An Empirical Comparison of Probability Models for Dependency Grammar

This technical report is an appendix to Eisner (1996): it gives superior experimental results that were reported only in the talk version of that paper, with details of how the results were obtained. Eisner (1996) trained three probability models on a small set of about 4,000 conjunction-free, dependencygrammar parses derived from the Wall Street Journal section of the Penn Treebank, and then evaluated the models on a held-out test set, using a novel O(n 3 ) parsing algorithm. The present paper describes some details of the experiments and repeats them with a larger training set of 25,000 sentences. As reported at the talk, the more extensive training yields greatly improved performance, cutting in half the error rate of Eisner (1996). Nearly half the sentences are parsed with no misattachments; two-thirds of sentences are parsed with at most one misattachment.
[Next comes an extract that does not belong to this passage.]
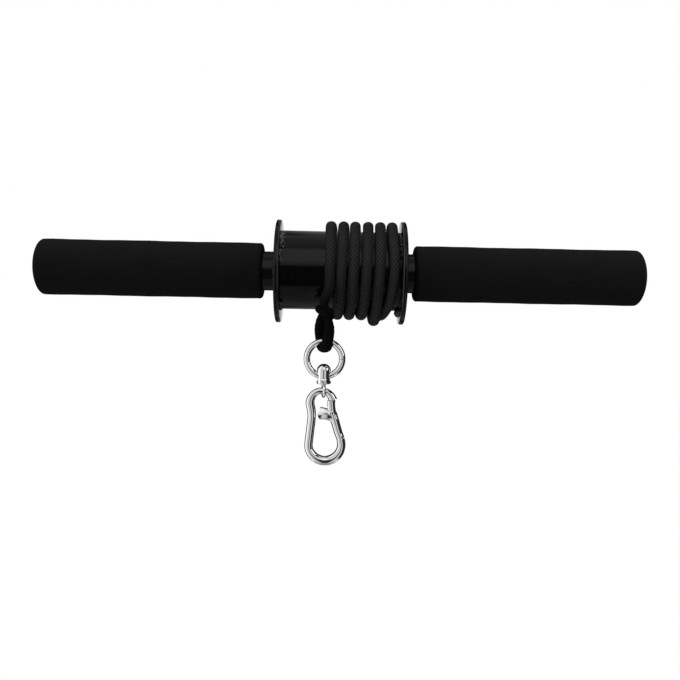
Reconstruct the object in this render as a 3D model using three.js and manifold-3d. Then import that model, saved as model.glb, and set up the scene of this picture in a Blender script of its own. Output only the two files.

Of the models described in the original paper, the best score is obtained with the generative “model C,” which attaches 87–88% of all words to the correct parent. However, better models are also explored, in particular, two simple variants on the comprehension “model B.” The better of these has an attachment accuracy of 90%, and (unlike model C) tags words more accurately than the comparable trigram tagger. If tags are roughly known in advance, search error is all but eliminated and the new model attains an attachment accuracy of 93%. We find that the parser of Collins (1996), when combined with a highlytrained tagger, also achieves 93% when trained and tested on the same sentences. We briefly discuss the similarities and differences between Collins’s model and ours, pointing out the strengths of each and noting that these strengths could be combined for either dependency parsing or phrase-structure parsing.